We differ, though, primarily on the different basis of our professional and personal experience. John Nagl served many years in the US Army, taking part in Operation Desert Storm in 1991 as well as Operation Enduring Freedom post-2001. He is concerned with the institution that he knows best (the US military), the people who form its staff and worried about its ability to adapt to change from within. These are all valuable pursuits, but it’s a very different world to the one that I inhabit, sharing in the ordinary problems and insecurity that Afghan friends face on a daily basis — with the caveat, of course, that I have a foreign passport and can leave at any point that I choose.
Almost entirely absent from tonight’s presentation was the Afghan narrative — the ordinary experiences of people who have to exist at the sharp end of the spear. I’m not even talking about the ‘counter-narrative’ which we’re starting to see more of from the policy community — specifically the kind of thing that Mullah Zaeef’s book seeks to encourage, and that recent talk of negotiations will only promote further (at least in name).
To that end, I am incredibly worried about his seemingly wholehearted endorsement of ‘community defence initiatives’. I don’t think I need to go into the reasons why creating and funding tribal militias in southern Afghanistan is to open Pandora’s Box — others have written about it — but the US military’s continued involvement with this idea (with what amounts, by now, to wilful ignorance of the very loud counter-discourse) indicates, to my mind and from where I’m sitting, an emphasis on short-term fixes over long-term strategy and consistent communication of those goals.
There’s a whole literature now from scholars, military practitioners, and also from within the US establishment, on how and why the fostering of these tribal or local defence groups is a bad idea, and the only thing to explain it is a reliance on something I like to call ‘hope tactics’. About half a year ago, I received an email from a American soldier about to deploy to Nuristan. He’d read a post I’d written together with Felix on tribal militias and wanted to know more about why I thought it wouldn’t work. In the end we had to agree to disagree, but he had these words in final response:
It’s not that militias are good or bad for Afghans – rather which militias, in which geographical/political setting, with what mission, under whose supervision/ownership, for what purpose, and with what training. In my view – seconded by quite a few Afghans I have interviewed – a locally sourced, tribally/communally managed, non-militarized, properly trained over the long-run, arbakai force may be the preferable solution in some areas of Afghanistan.

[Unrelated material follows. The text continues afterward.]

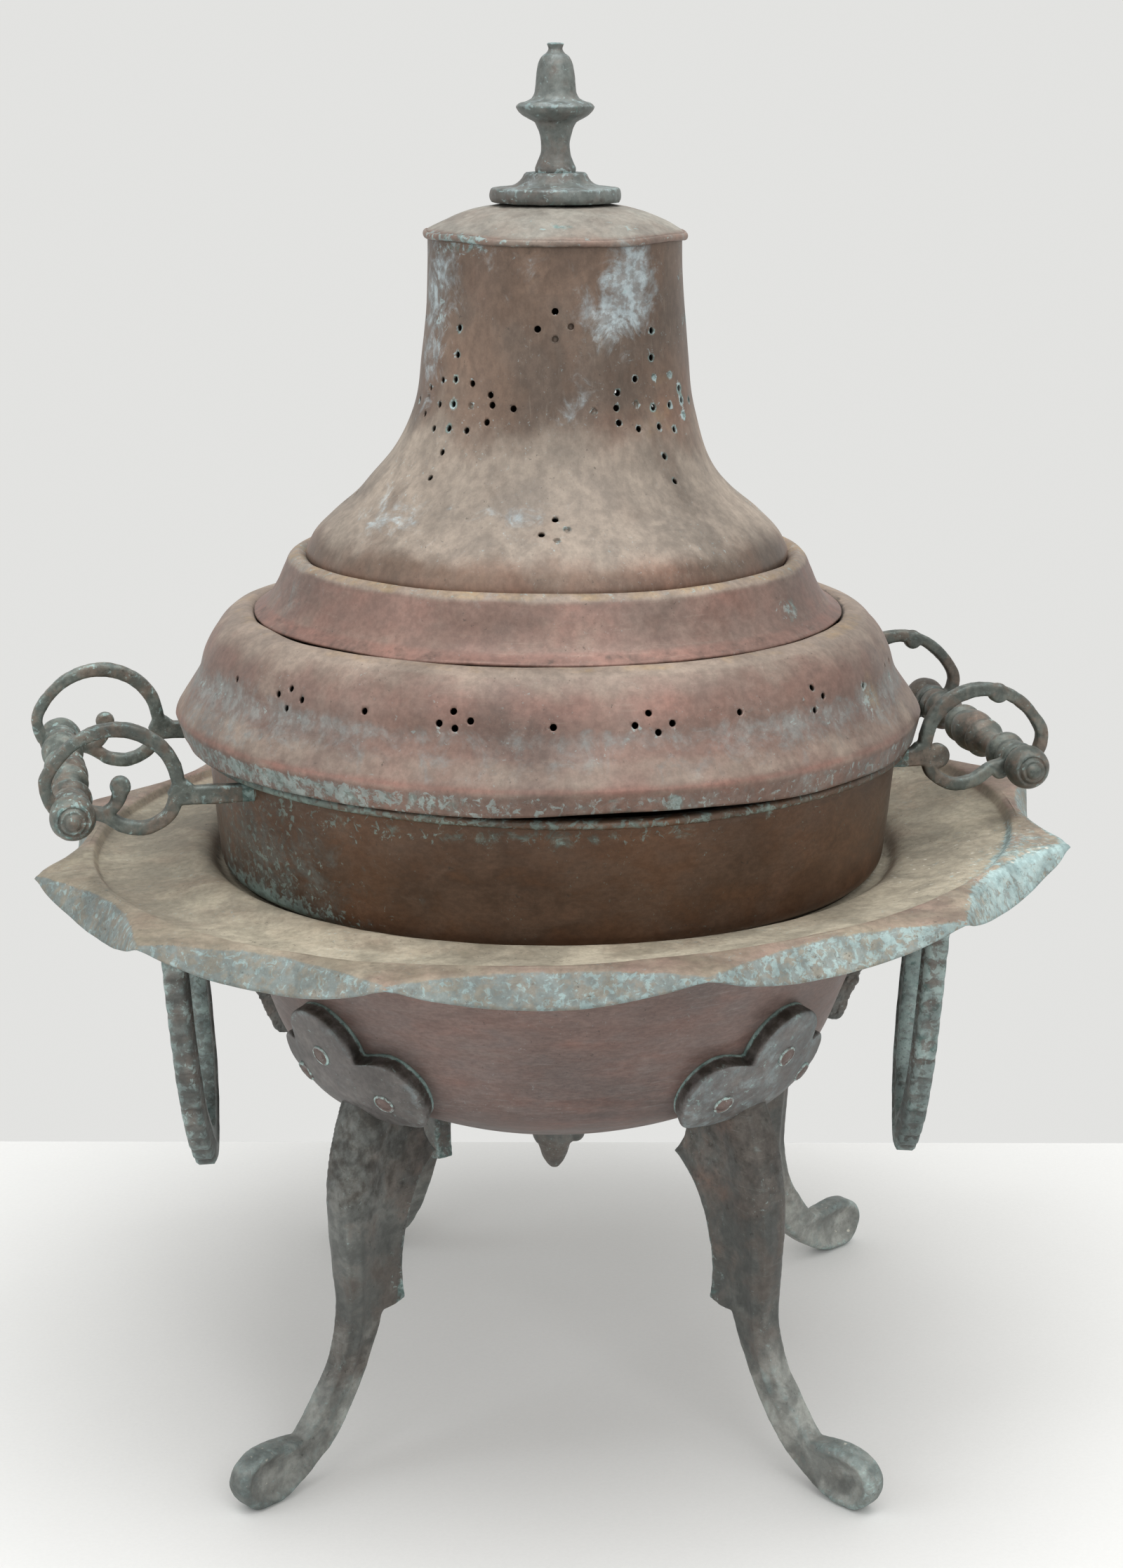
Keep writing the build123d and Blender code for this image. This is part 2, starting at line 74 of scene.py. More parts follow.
# outer faces as (radius, height)
BOWL = [(214, 361.2), (200, 322), (187, 286), (168, 246), (130, 221.5), (75, 200.5), (6, 192)]
SKIRT = [(179.6, 519), (182.6, 522.6), (193, 521.5), (204, 513), (210.5, 502), (215, 487), (220.5, 477.5),
         (226.5, 468.6), (229.6, 463.8), (230.6, 461.4), (230.2, 458.8), (228.8, 452.5), (227.8, 448)]
TIER = [(144.5, 552), (148.4, 556.4), (153, 558.9), (157.5, 556.8), (161, 550), (166, 538.5), (173, 528.5),
        (180.5, 523.5)]
BELL = [(76.7, 750), (77.2, 730), (78.6, 705), (81.2, 678), (86.5, 645), (97, 616), (113, 596),
        (131, 581), (143.5, 567), (147, 557), (144, 550.5)]
CAP = [(7, 768.6), (22, 768.5), (38, 767.4), (58, 762.5), (72, 756), (77.6, 752.8)]
CAP_LIP_R, CAP_LIP_Z = 78.4, 750.6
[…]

…which is all fine and well, except just to go ahead anyway in the hope that you’ll be the one who can make it work (even if we forget that people are never deployed long enough to see this kind of thing through to the conclusion and in the kind of detail and perspective that an incredibly important decision like this should entail) is just wishful thinking.
There was also a lot of talk of ‘enemies’ tonight. Obviously there is a dialectic at the core of counterinsurgency studies — the insurgent vs the counterinsurgent — but to my mind this needs to be complicated by the on-the-ground reality that there are no such clear lines dividing government, people, Taliban and all the myriad of other ‘groups’, particularly in somewhere like southern Afghanistan. While the Q&A session afterwards had him admit more of this detail and ‘messiness’, this didn’t come across in the quite confident presentation that preceded.
Finally, the most worrying of all was his suggestion that, for the future, maybe “the military needs to become more like the State Department, and the State Department need to become more like the military.” One of the biggest problems — in my analysis — that we suffer from in southern Afghanistan is western political establishments’ almost complete reliance on the military to form policy in the absence of their own more creative and useful alternatives. We see this with the United States in particular, but also in the United Kingdom. What we most certainly DON’T need, is a further creep of political power into the hands of the military who, we must remember, only come with a limited toolbox and set of resources to respond to different kinds of problems, notwithstanding Professor Nagl’s hopes to the contrary.
‘Talking to Terrorists’
“The reality was that [Afghanistan] was viewed as an unwanted headache and one which seemed increasingly impossible to solve. This much is made clear from official government documents from the period, which reflect the sense of defeatism and intellectual exhaustion that permeated the highest echelons of the British state. [...] Governments had cast around for a ‘silver bullet’ to solve the crisis, oscillating between markedly divergent positions. [...] thinking on [Afghanistan] now appeared more rudderless than ever. [...] a policy vacuum allowed the notion of ‘talking to terrorists’ to once more re-enter British calculations.”
I’ve doctored the above passage a little, but it’s certainly an interesting parallel for the present day discussion. The passage is, in fact, discussing post-1975 Northern Ireland and the British government’s return to a policy of clandestine discussions through intermediaries with figures from within the Provisional IRA.
The book does caution against drawing parallels between different circumstances — everything is local, after all — but the fact that even a brief read in the book will remind you of what is happening with international policy towards the Taliban at the moment is an indicator that there are at least lessons to be learnt here: ending political stalemate in the greater Kandahar area at the moment should be the single priority of any efforts to find ‘a solution’, but doing so from a point of strategic bankruptcy will inevitably be to the detriment of everyone’s long-term future.
As such, the book “Talking to Terrorists: Making Peace in Northern Ireland and the Basque Country (Crises in World Politics)” (John Bew, Martyn Frampton, Inigo Gurruchaga) is an absolute must-read for policy-makers who see a future (or an end-game) in the possibility of some sort of negotiated settlement with the Taliban.